With map
and filter
and iterate
; very slow:
primes = map head $ iterate (\(x:xs) -> filter ((> 0).(`rem`x)) xs) [2..]
with addition of concat
; much faster and with much improved complexity:
primes = concat . map fst $
iterate (\(_, (p:ps, xs)) -> case span (< p*p) xs of
{ (h,t) -> (h, (ps, filter ((> 0).(`rem`p)) t)) })
([2], (primes, [3..]))
more at Haskell wiki.
You can express iterate
through map
if you prefer:
iterate f x = let { r = x : map f r } in r
and filter
too:
filter f xs = concat $ map (\x -> [x | f x]) xs
But for the true sieve of Eratosthenes, - one which does not detect composites by divisibility testing but generates them directly from primes it finds, and finds the primes in gaps between thus generated composites, - we need some more auxiliary functions, like minus
and union
, and treelike-folding foldi
(foldr
can be used in place of foldi
but with decreased speed and worsened complexity):
primes = 2 : _Y ((3:) . minus [5,7..]
. foldi (\(x:xs) ys -> x : union xs ys) []
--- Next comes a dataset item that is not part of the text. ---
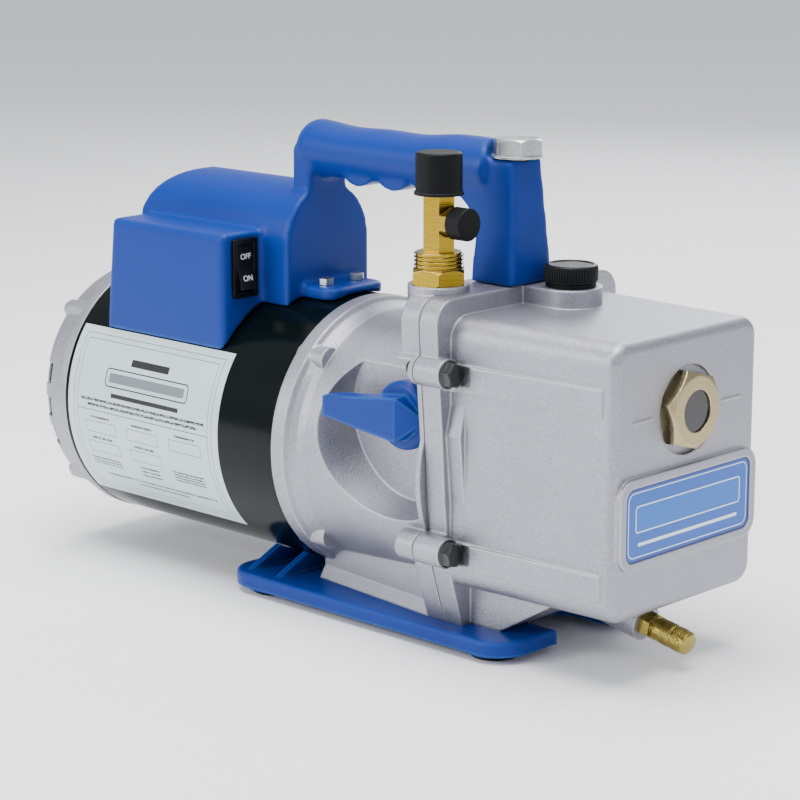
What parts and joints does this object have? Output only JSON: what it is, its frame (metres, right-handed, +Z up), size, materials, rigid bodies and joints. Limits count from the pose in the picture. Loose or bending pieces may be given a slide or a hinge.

. map (\p -> [p*p, p*p+2*p..]))
_Y g = g (_Y g)
This runs yet faster, at close to best empirical orders of growth achievable with Haskell's immutable code. Immutable arrays can be faster, but they are excluded here because a. it's not in the question, and b. their performance is determined by a given Haskell implementation, not a user code. Mutable arrays are of course the fastest but the code is even more involved.